Rising home prices in Toronto over the last few years have made it difficult for many homeowners in search of additional space. Torontonians not willing to move to the suburbs and not able to buy a new home in the city they love have been left with two options to increase the livable space of their existing homes:
- A home addition: While a great way to add space to your living area, additions can be costly, disruptive, invasive, and in many cases not feasible.
- Basement lowering or “underpinning”: This is a much more cost effective way to improve the functionality and utilization of your current home.
What is basement lowering?
With basement lowering, you dig down and excavate the dirt below an existing basement floor and support the foundation wall to the new depth. This increases the height of your basement, and depending on the length and width, allows for the incorporation of bedrooms, bathrooms, rec. rooms, a finished laundry room, organized storage spaces, or an enclosed utility space.
Permitting and construction
Basement lowering requires permitting and a structural engineer. Lowering a basement involves alterations to a home’s foundation and must be carefully completed by professionals using the sectional sequence method. With this method, you divide the foundation into sections (1,2,3, 1,2 3, etc.). Then, all 1s are excavated, steel rebar is installed, the wall section is formed and filled with concrete. This process continues with all section 2s, 3s, etc.. Once complete, the middle of the basement is dug down and the new concrete floor is poured at the new desirable basement height (typically around 8’ finished floor to ceiling).
Costs and benefits in Toronto
Additional costs to considered for your basement lowering projects include: modifying structural supports, new basement plumbing, installing a sewage ejector (if the home’s main drain is above the new finished basement height), mechanical alterations, and added/new stairs from the main floor to the basement.
Basement lowering offers some additional benefits including better climate control and energy efficiency of your home as well as a dry basement. This is because these projects require waterproofing and insulation from the inside. Waterproofing requires the use of interior weeping tiles, a high density polyethylene membrane and a sump pump. Additionally, all exterior walls must be insulated to a minimum of R-22.
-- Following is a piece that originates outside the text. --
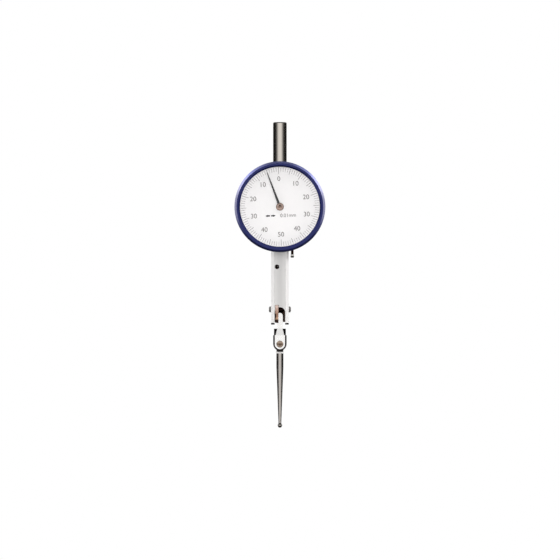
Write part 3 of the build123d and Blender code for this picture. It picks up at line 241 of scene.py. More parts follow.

It is important to keep in mind that depending on the home, scope of the project, and time of the year, basement lowering can be a disruptive process that may require a home owner to move out until all mechanical systems are restored. If you are unable to move, you can opt to use portable fans in the warmer months and electrical space heaters in the colder months. Good contractors will be up front about the process, set reasonable timelines.